People not voting for someone who doesn't speak to their issues and offers them nothing is quite literally the least surprising and most predictable outcome.

  • > what we have in the modern Democratic Party is an intentional choice not to promise or do anything but to expect votes

    Do people really believe this? That there are no policy programs from Democratic candidates? Nothing on healthcare, childcare, eldercare, education, housing, energy? Just no promises at all?

    I ask because that is obviously false, but it seems to be a common misapprehension. I'm wondering what candidates could do beyond talking about their policies at length (which they do) that would get people to believe that they have policies.

    • > Do people really believe this?

      It's objectively true.

      > That there are no policy programs from Democratic candidates?

      Does increasing ICE funding count [1]?

      > Nothing on healthcare, childcare, eldercare, education, housing, energy? Just no promises at all?

      Literally none of those things. The Democratic Platform is "Trump bad" and to be a nicer, gentler face on fascism.

      > I ask because that is obviously false

      What policies do Democrats actually stand for?

      This is so obviously true that you need look no farther than the NYC mayoral election. Zohran Mamdani came from nowhere to win the the Democratic primary on a fairly simple platform of universal childcare, cheaper food, faster and free buses and freezing the rent (on rent stabilized apartments). Those are all concrete policies. Less than one month into his administration and we hvave a pilot program for childcare [2].

      And what was the Democratic Party response? Democratic Party leaders (eg Schumer, Jeffries, Booker) would not endorse him, despite him winning the primary. Some tepid endorsements came late. Instead the Democratic Party with a wink and a nod ran a spoiler candidate, Andrew Cuomo, who previous had to resign in disgrace from being governor after multiple allegations of sexual harassment.

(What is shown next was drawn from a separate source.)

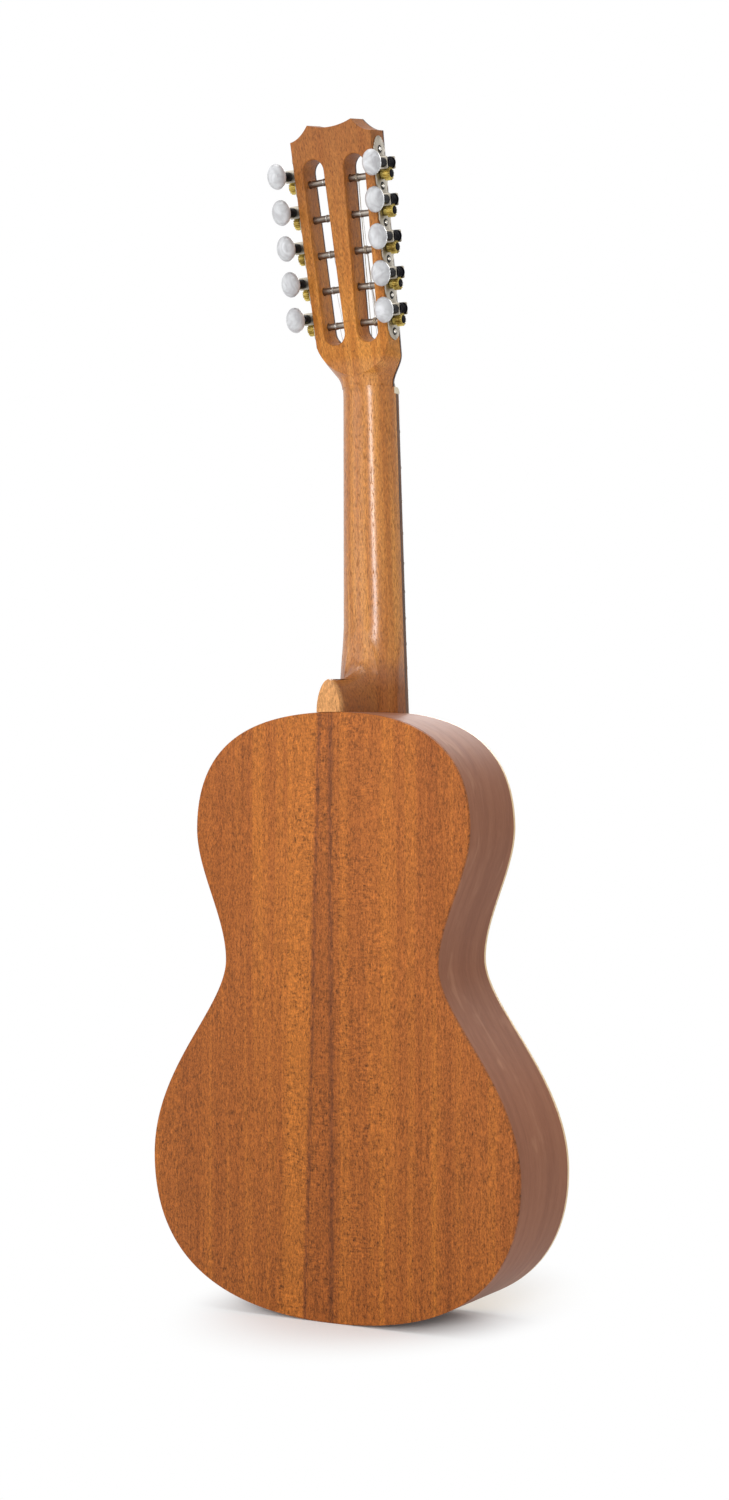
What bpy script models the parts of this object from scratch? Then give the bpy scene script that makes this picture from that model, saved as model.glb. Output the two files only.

      Think back to what Kamala ran on. Not stopping the genocide, not even calling it a genocide (both positions of which were highly popular with the base, even more than a year ago), a tax credit for small business, having the "most lethal" (her words) military and an immigration plan that was indistinguishable from the Trump 2020 immigration plan, including building the wall that the Democrats had previously campaigned against. She mentioned "price gouging" one time. That was hugely popular because it was the one thing that went to the affordability crisis. But she never mentioned it again because Wall Street didn't like it. Nothing about healthcare or the cost of rent or education. Not a thing.

      > I'm wondering what candidates could do beyond talking about their policies at length (which they do)

      Who talks about affordability, housing, healthcare and inflation "at length"? There are a handful of Congresspeople who do (eg AOC) but it's not a party position and certainly none of the out 2028 presidential wannabes talk about it.

      Here's a little test for you. Whenever they talk they'll usually say that someone (usually Trump) is bad. Maybe they'll say a certain situation is bad (eg high rents). Whenever a candidate or ap olitician does that, the very next thing out of their mouth should be a solution. "Yes rents are high and I'm going to tackle this by doing X, Y and Z." Every problem should be followed a solution. If you don't hear a solution, it's just empty platitudes.

      But the Democratic Party doesn't do that. They don't like making promises because then they can't be held to promises they never made.

      > ... that would get people to believe that they have policies.

      Progressive policies are poular. Democratic pooliticians are not. One of my favorite examples of this is Missouri. Trump won the state by 19. There was a ballot initiative to increase the minimum wage, an obviously prograssive policy. It won by 15. So this progressive policy outperformed Kamala by 34 in a deep red state. Put another way, 17% of the voters who voted in 2024 in Missouri showed up to vote for Trump AND to increase minimum wage.

      This isn't a messaging problem. The Kamala campaign spent over $100 million in Pennsylvania and didn't move the needle. It's a platform problem.

      [1]: https://www.newsweek.com/cory-booker-ice-proposal-progressiv...

      [2]: https://www.usatoday.com/story/opinion/columnist/2026/01/20/...

  • > If voters didn't vote for your candidate, your candidate failed. The voters didn't fail. The candidate did.

    Voters aren't immune from failure. Voters fail when they stay home and don't bother to vote at all, when they remain ignorant/uneducated, when they vote for a party/team instead of the candidate, etc.

    It's tempting to let voters off the hook when candidates lie to their faces but ultimately it falls on voters to be aware of the track record of the candidates, be educated on the issues, and use a little critical thinking. I certainly can't feel too bad for them when they reelect a candidate who already screwed them over once already. Everyone knows the old saying: "Fool me once, shame on... shame on you. Fool me... you can't get fooled again."

    • > Voters aren't immune from failure.

      Hard disagree. Voters are never at fault. It is incumbent upon the candidate to give the voters something to vote for.

      > ... they stay home and don't bother to vote at all

      Because they had nothing to vote for. Candidate's fault.

      So what you've touched on is what's called "lesser evil voting", an idea that it is the voter's responsibility to engage in harm reduction. For too long the Democratic Party has relied on this to do nothing by just being a gentler face on fascism. Some might say you're rewarding that behavior by turning up to vote for them anyway, even when they offer you nothing. Millions stayed home in 2024 because they were offered nothing. That's the only power voters had and they exercised it. And I said at the time that the Democratic Party will learn nothing and change nothing as a result of a devastating loss in the easiest lay up of all time.